I can see your point Scott, but I still tip well for good service (as you do) because I feel like the waiter deserves a break for getting sub-minimum wage while SERVING me (how luxurious is that?). If the system of tipping were to suddenly go away, there would little incentive, other than personal integrity, to provide good service. I think that Americans are uncomfortable in general with items and services that do not come at a fixed price (and hence the popularity of Saturn-style pricing; is there any purchasing process worse than buying a car???? I break out in a sweat just thinking about it.). Even in Tijuana I just wanted to pay full price for my Mexican blanket and get it over with!

Sylvana said...

Of course there would be an incentive for good service, it's the same one that keeps all the other service industry workers in line, it's called "job security". If the waiter is a bad server, they will lose their job.

Anonymous said...

Your blog came up as I was searching the web this afternoon, because several customers came into my store today and asked us if we had heard that "dunkin' donuts was banning tips". Of course this news upset my staff, and many said they'd quit unless the owner upped wages to compensate. I would be all for wages being higher and no tips, it'd solve alot of sillyness... but many franchisees are tight wads and would rather have the customers supplement the wages of their hard working employees thru tips. Case in point, I had been offered a Human resource/Trainer position within my comapny, but upon informing the frnachisee that to take the position I would need the loss of tips supplemented in my salray, they gave the position to someone else.
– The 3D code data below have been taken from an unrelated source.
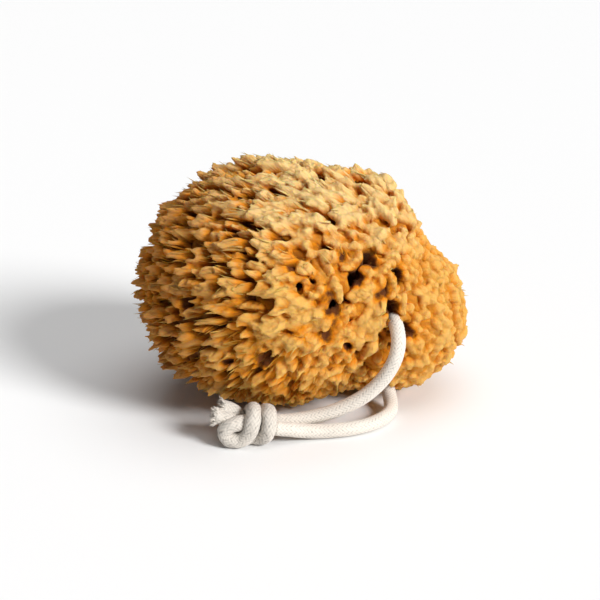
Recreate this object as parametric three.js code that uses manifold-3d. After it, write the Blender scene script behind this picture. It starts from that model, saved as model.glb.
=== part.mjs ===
// Wool bath sponge threaded on a loop of braided cotton rope, as it lies on a shelf.
// Millimetres, +Z up. The origin is on the resting surface, under the middle of the sponge.
// Three nodes: the grown body of the sponge, the loop of rope, and the knot that ties its two ends.

import * as THREE from "three";
import { mergeVertices } from "three/addons/utils/BufferGeometryUtils.js";
import Module from "manifold-3d";

const wasm = await Module();
wasm.setup();

// ---- Driving dimensions ------------------------------------------------------------------

// The body is three lobes grown together, out to the tips of its tufts.
const LOBES = [
  { name: "dome", centre: [-11, 3, 48.7], half: [57.5, 58, 50.5] },
  { name: "base where it was cut from the rock", centre: [32, 10, 33.4], half: [38.5, 42, 34] },
  { name: "shoulder", centre: [20, 6, 55], half: [33, 44, 39] },
];
const HUB = new THREE.Vector3(8, 4, 43); // lies inside every lobe
const LOBE_BLEND = 18; // a higher power makes a sharper groove between lobes
const BODY_DETAIL = 15; // cuts along each edge of the starting icosahedron

// Low swellings over the body: height, and waves per millimetre along X, Y and Z.
const SWELLINGS = [
  { height: 0.55, waves: [0.31, 0.22, 0.17], start: 0.4 },
  { height: 0.45, waves: [-0.19, 0.33, 0.26], start: 2.1 },
  { height: 0.35, waves: [0.24, -0.14, 0.41], start: 4.3 },
];

// Braided cotton rope, threaded through the sponge, with both its ends in the knot.
const ROPE_DIAMETER = 6;
const ROPE_SIDES = 10;
const ROPE_STEPS = 64;
const TUNNEL_CLEARANCE = 0.5; // between the rope and the sponge
const ROPE_ROUTE = [
  // out of the knot, rising in front of the sponge
  [-12.0, -47.3, 6.9],
  [-7.0, -46.1, 6.5],
  [-0.9, -44.3, 6.6],
  [5.8, -43.4, 7.8],
  [12.6, -43.1, 10.0],
  [19.2, -43.0, 13.2],
  [25.0, -42.9, 17.2],
  [29.6, -42.9, 21.8],
  [33.2, -42.9, 27.0],
  [35.6, -42.3, 32.2],
  [36.7, -40.2, 37.2],
  // through the sponge, between dome and base
  [36.4, -36.2, 41.2],
  [35.4, -31.0, 43.4],
  [34.3, -25.6, 43.2],
  [33.2, -20.6, 40.8],
  [32.4, -16.6, 36.8],
  [32.0, -13.8, 31.6],
  [32.0, -12.3, 26.0],
  [32.2, -12.0, 20.0],
  [32.9, -13.2, 14.0],
  [34.0, -16.4, 8.8],
  // out of the underside and back along the surface
  [35.0, -21.2, 5.2],
  [35.0, -26.8, 3.5],
  [33.4, -32.2, 3.1],
  [30.2, -37.4, 3.05],
  [25.6, -41.8, 3.05],
  [19.6, -45.2, 3.05],
  [12.8, -47.4, 3.05],
  [5.8, -48.6, 3.15],
  [-1.0, -50.3, 4.1],
  [-6.8, -52.6, 5.8],
  [-12.0, -54.2, 6.9],
];

// Knot: a round body of wraps, a neck that the two legs enter, and two short cut tails.
const KNOT_BODY = { centre: [-24.2, -52.6, 8.2], half: [9.6, 8.2, 8.2] };
const KNOT_NECK = { face: -13.3, depth: 8, width: 13.4, height: 7.4 }; // the face meets the rope's ends
const KNOT_TAILS = [
  { from: [-28, -51.5, 10], to: [-37.6, -50, 12.6] },
  { from: [-27, -54, 6], to: [-34.5, -57.5, 3.4] },
];

const SPONGE_LOOK = { color: 0xdb9c45, roughness: 0.95, metalness: 0 };
const ROPE_LOOK = { color: 0xe8dfd0, roughness: 0.9, metalness: 0 };

// ---- Closed solids and the cuts between them ---------------------------------------------

function solidOf(geometry) {
  const bare = geometry.clone();
  bare.deleteAttribute("normal");
  bare.deleteAttribute("uv");
  const merged = mergeVertices(bare, 1e-4);
  const mesh = new wasm.Mesh({
    numProp: 3,
    vertProperties: new Float32Array(merged.attributes.position.array),
    triVerts: new Uint32Array(merged.index.array),
  });
  return new wasm.Manifold(mesh);
}

function geometryOf(solid) {
  const mesh = solid.getMesh();
  const geometry = new THREE.BufferGeometry();
  geometry.setAttribute("position", new THREE.BufferAttribute(mesh.vertProperties, mesh.numProp));
  geometry.setIndex(new THREE.BufferAttribute(mesh.triVerts, 1));
  geometry.computeVertexNormals();
  return geometry;
}

// ---- Body of the sponge ------------------------------------------------------------------

// Distance from the hub to one lobe's skin along a unit direction.
function distanceToSkin(direction, lobe) {
  const half = new THREE.Vector3(...lobe.half);
  const start = HUB.clone().sub(new THREE.Vector3(...lobe.centre)).divide(half);
  const step = direction.clone().divide(half);
  const a = step.lengthSq();
  const b = step.dot(start);
  const c = start.lengthSq() - 1;
  return (Math.sqrt(b * b - a * c) - b) / a;
}

// The lobes' skins run into each other as the power mean of their distances.
function blendedDistance(direction) {
  const distances = LOBES.map((lobe) => distanceToSkin(direction, lobe));
  const longest = Math.max(...distances);
  const sum = distances.reduce((total, d) => total + (d / longest) ** LOBE_BLEND, 0);
  return longest * sum ** (1 / LOBE_BLEND);
}

function swellingAt(point) {
  const waveAt = ({ height, waves, start }) =>
    height * Math.sin(point.x * waves[0] + point.y * waves[1] + point.z * waves[2] + start);
  return SWELLINGS.reduce((total, swelling) => total + waveAt(swelling), 0);
}

function grownBody() {
  const geometry = new THREE.IcosahedronGeometry(1, BODY_DETAIL);
  const position = geometry.attributes.position;
  const direction = new THREE.Vector3();
  for (let i = 0; i < position.count; i += 1) {
    direction.fromBufferAttribute(position, i).normalize();
    const reach = blendedDistance(direction);
    const skin = HUB.clone().addScaledVector(direction, reach);
    skin.addScaledVector(direction, swellingAt(skin));
    position.setXYZ(i, skin.x, skin.y, skin.z);
  }
  return geometry;
}

// The body rests on a flat patch pressed into its underside, centred over the origin.
function restingBody() {
  const body = solidOf(grownBody());
  const size = 400;
  const ground = new THREE.BoxGeometry(size, size, size).translate(0, 0, -size / 2);
  const flattened = body.subtract(solidOf(ground));
  const { min, max } = flattened.boundingBox();
  return flattened.translate([-(min[0] + max[0]) / 2, -(min[1] + max[1]) / 2, 0]);
}

// ---- Rope --------------------------------------------------------------------------------

function roundSection(radius) {
  const points = [];
  for (let i = 0; i < ROPE_SIDES; i += 1) {
    const angle = (2 * Math.PI * i) / ROPE_SIDES;
    points.push(new THREE.Vector2(radius * Math.cos(angle), radius * Math.sin(angle)));
  }
  return new THREE.Shape(points);
}

function tubeAlongRoute(radius) {
  const route = new THREE.CatmullRomCurve3(ROPE_ROUTE.map((point) => new THREE.Vector3(...point)));
  return new THREE.ExtrudeGeometry(roundSection(radius), { steps: ROPE_STEPS, extrudePath: route });
}

// ---- Knot --------------------------------------------------------------------------------

function ball({ centre, half }) {
  const wide = 24;
  const high = 16;
  return new THREE.SphereGeometry(1, wide, high).scale(...half).translate(...centre);
}

// A round-ended length of rope between two points.
function tail({ from, to }) {
  const start = new THREE.Vector3(...from);
  const along = new THREE.Vector3(...to).sub(start);
  const turn = new THREE.Quaternion().setFromUnitVectors(
    new THREE.Vector3(0, 1, 0),
    along.clone().normalize(),
  );
  return new THREE.CylinderGeometry(ROPE_DIAMETER / 2, ROPE_DIAMETER / 2, along.length(), 12)
    .applyQuaternion(turn)
    .translate(...start.addScaledVector(along, 0.5));
}

// The neck is an upright slab with an oval section. Its flat face meets the rope's two ends.
function neck() {
  const first = new THREE.Vector3(...ROPE_ROUTE[0]);
  const last = new THREE.Vector3(...ROPE_ROUTE.at(-1));
  const middle = first.add(last).multiplyScalar(0.5);
  return new THREE.CylinderGeometry(1, 1, KNOT_NECK.depth, 20)
    .rotateZ(Math.PI / 2)
    .scale(1, KNOT_NECK.width / 2, KNOT_NECK.height / 2)
    .translate(KNOT_NECK.face - KNOT_NECK.depth / 2, middle.y, middle.z);
}

function tiedKnot() {
  const pieces = [ball(KNOT_BODY), neck(), ...KNOT_TAILS.map(tail)];
  return pieces.map(solidOf).reduce((whole, piece) => whole.add(piece));
}

// ---- Assembly ----------------------------------------------------------------------------

function named(name, geometry, look) {
  const mesh = new THREE.Mesh(geometry, new THREE.MeshStandardMaterial(look));
  mesh.name = name;
  return mesh;
}

const tunnel = solidOf(tubeAlongRoute(ROPE_DIAMETER / 2 + TUNNEL_CLEARANCE));
const model = new THREE.Group();
model.add(named("sponge", geometryOf(restingBody().subtract(tunnel)), SPONGE_LOOK));
model.add(named("rope", tubeAlongRoute(ROPE_DIAMETER / 2), ROPE_LOOK));
model.add(named("knot", geometryOf(tiedKnot()), ROPE_LOOK));

export default model;
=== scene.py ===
"""A wool bath sponge on a loop of braided cotton rope, lying on a pale floor.

Laid out as an add-on and run as a script. Lengths in the settings and in the route are metres.
"""
import math

import bmesh
import bpy
import numpy as np
from bpy.props import FloatProperty, FloatVectorProperty, IntProperty, PointerProperty
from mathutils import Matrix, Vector
from mathutils.bvhtree import BVHTree


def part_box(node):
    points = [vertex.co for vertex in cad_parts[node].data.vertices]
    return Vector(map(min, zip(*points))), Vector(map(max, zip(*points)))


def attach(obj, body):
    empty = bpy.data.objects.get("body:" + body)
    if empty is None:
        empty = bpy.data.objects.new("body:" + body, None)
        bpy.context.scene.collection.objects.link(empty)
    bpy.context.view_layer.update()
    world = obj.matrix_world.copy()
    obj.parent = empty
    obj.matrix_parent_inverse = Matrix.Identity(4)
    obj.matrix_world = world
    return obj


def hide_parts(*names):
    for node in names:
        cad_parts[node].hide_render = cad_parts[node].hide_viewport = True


bl_info = {
    "name": "Sea sponge on a rope",
    "version": (1, 0, 0),
    "blender": (4, 5, 0),
    "location": "3D Viewport > Sidebar > Sponge",
    "description": "Builds a wool sponge of brushy tufts on a braided cotton rope loop with its knot",
    "category": "Add Mesh",
}

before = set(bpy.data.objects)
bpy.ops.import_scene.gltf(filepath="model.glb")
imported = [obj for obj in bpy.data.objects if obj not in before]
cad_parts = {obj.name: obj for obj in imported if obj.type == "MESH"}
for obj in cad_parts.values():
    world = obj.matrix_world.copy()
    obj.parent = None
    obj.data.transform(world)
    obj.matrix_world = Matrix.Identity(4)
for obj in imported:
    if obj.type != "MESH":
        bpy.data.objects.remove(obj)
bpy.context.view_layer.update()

MM = 0.001
SPONGE_LOW, SPONGE_HIGH = (np.array(corner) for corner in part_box("sponge"))
SPONGE_SIZE = SPONGE_HIGH - SPONGE_LOW

# The hub lies inside every lobe of the body, and the whole skin can be seen from it.
HUB = SPONGE_LOW + SPONGE_SIZE * (0.55, 0.51, 0.43)

# The route of the rope, from the knot's face through the sponge and back to the knot's face.
ROPE_ROUTE = MM * np.array([
    # out of the knot, rising in front of the sponge
    (-12.0, -47.3, 6.9), (-7.0, -46.1, 6.5), (-0.9, -44.3, 6.6), (5.8, -43.4, 7.8),
    (12.6, -43.1, 10.0), (19.2, -43.0, 13.2), (25.0, -42.9, 17.2), (29.6, -42.9, 21.8),
    (33.2, -42.9, 27.0), (35.6, -42.3, 32.2), (36.7, -40.2, 37.2),
    # through the sponge, between dome and base
    (36.4, -36.2, 41.2), (35.4, -31.0, 43.4), (34.3, -25.6, 43.2), (33.2, -20.6, 40.8),
    (32.4, -16.6, 36.8), (32.0, -13.8, 31.6), (32.0, -12.3, 26.0), (32.2, -12.0, 20.0),
    (32.9, -13.2, 14.0), (34.0, -16.4, 8.8),
    # out of the underside and back along the surface
    (35.0, -21.2, 5.2), (35.0, -26.8, 3.5), (33.4, -32.2, 3.1), (30.2, -37.4, 3.05),
    (25.6, -41.8, 3.05), (19.6, -45.2, 3.05), (12.8, -47.4, 3.05), (5.8, -48.6, 3.15),
    (-1.0, -50.3, 4.1), (-6.8, -52.6, 5.8), (-12.0, -54.2, 6.9),
])

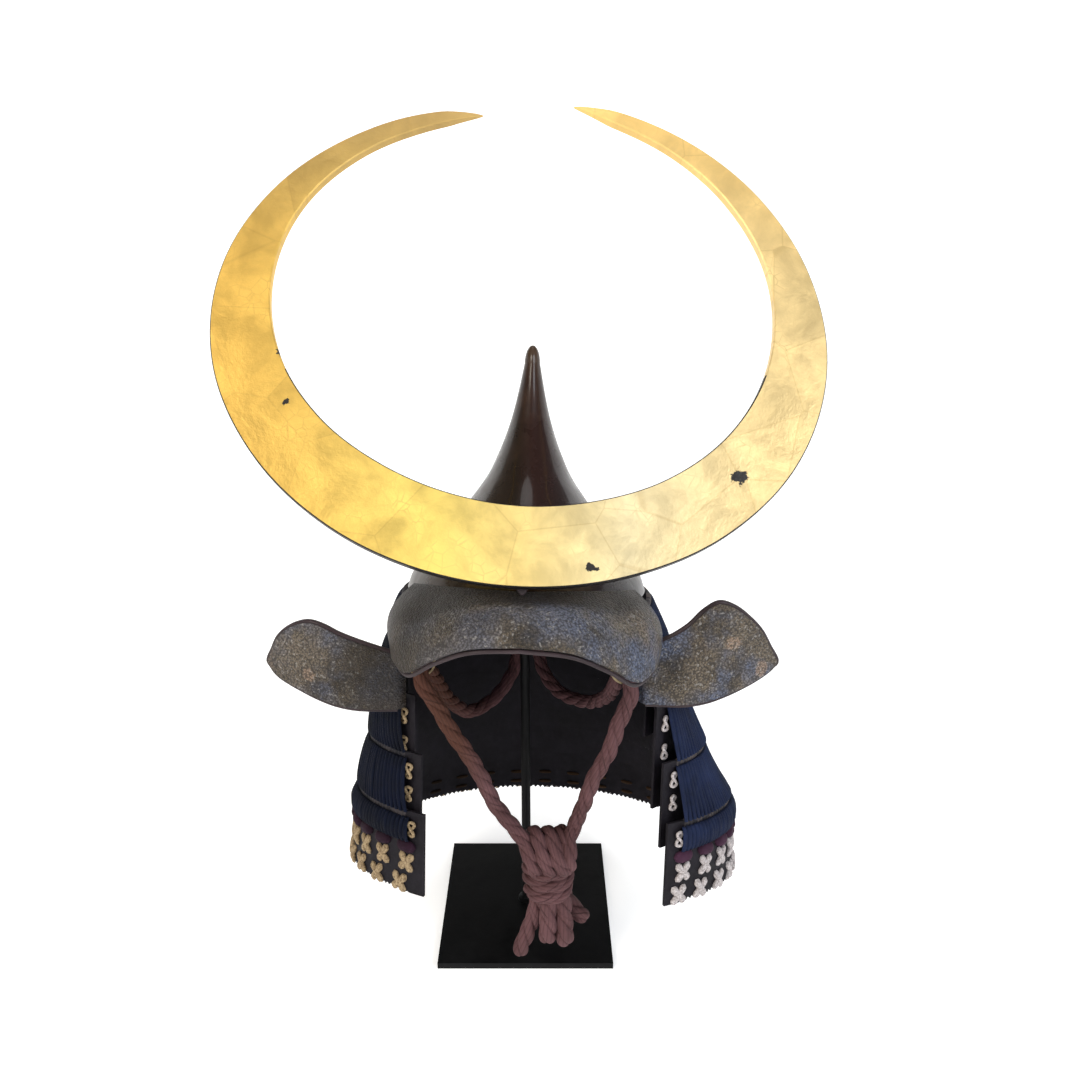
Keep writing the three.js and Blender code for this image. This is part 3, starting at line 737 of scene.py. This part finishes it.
def rope_silk():
    """Dusty mauve rope: fine slanting yarns on each strand, browner in patches."""
    shader = Shader("rope_silk", Specular_IOR_Level=0.15)
    around, along, _ = shader.axes(shader.measure())
    slope = shader.math("ADD", shader.math("MULTIPLY", around, 12.0), shader.math("MULTIPLY", along, 260.0))
    yarn = shader.math("ABSOLUTE", shader.math("SUBTRACT", shader.math("FRACT", slope), 0.5))
    x, _, z = shader.axes(shader.place())
    patches = shader.noise(22, 4, 0.6)
    mauve = shader.ramp(patches, (0.35, (0.07, 0.032, 0.033)), (0.65, (0.125, 0.062, 0.066)))
    orange = shader.math("MULTIPLY", shader.span(x, -0.02, -0.05), shader.span(z, 0.16, 0.24))
    tone = shader.mix(shader.math("MULTIPLY", orange, 0.8), mauve, (0.062, 0.024, 0.012))
    tone = shader.mix(shader.span(yarn, 0.32, 0.5, 0, 0.4), tone, (0.022, 0.01, 0.011))
    shader.send("Base Color", tone)
    shader.send("Roughness", shader.span(patches, 0.3, 0.7, 0.75, 0.95))
    shader.bump((yarn, 0.0008), (shader.noise(900, 3), 0.0002))
    return shader.material


def old_metal(name, dark, light, roughness=0.4):
    """Dull metal with tarnish in patches."""
    shader = Shader(name, Metallic=0.9)
    patches = shader.noise(160, 5, 0.65)
    shader.send("Base Color", shader.ramp(patches, (0.4, dark), (0.65, light)))
    shader.send("Roughness", shader.span(patches, 0.3, 0.7, roughness - 0.12, roughness + 0.2))
    shader.bump((shader.noise(700, 3), 0.0001))
    return shader.material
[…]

I had been the first choice and more qualified for the job, but they didn't want to pay me what I was really making. Which I felt was deserved through senoirity, dedication, and hard work.

Amber said...

Scott, I usually agree with what you write, but I have to disagree here. Tipping is a good thing and I'm not going to stop. If someone waits on me then they deserve some credit! Of course, if the service is awful, then don't tip. But make sure it is the fault of the server and not the kitchen or someone else.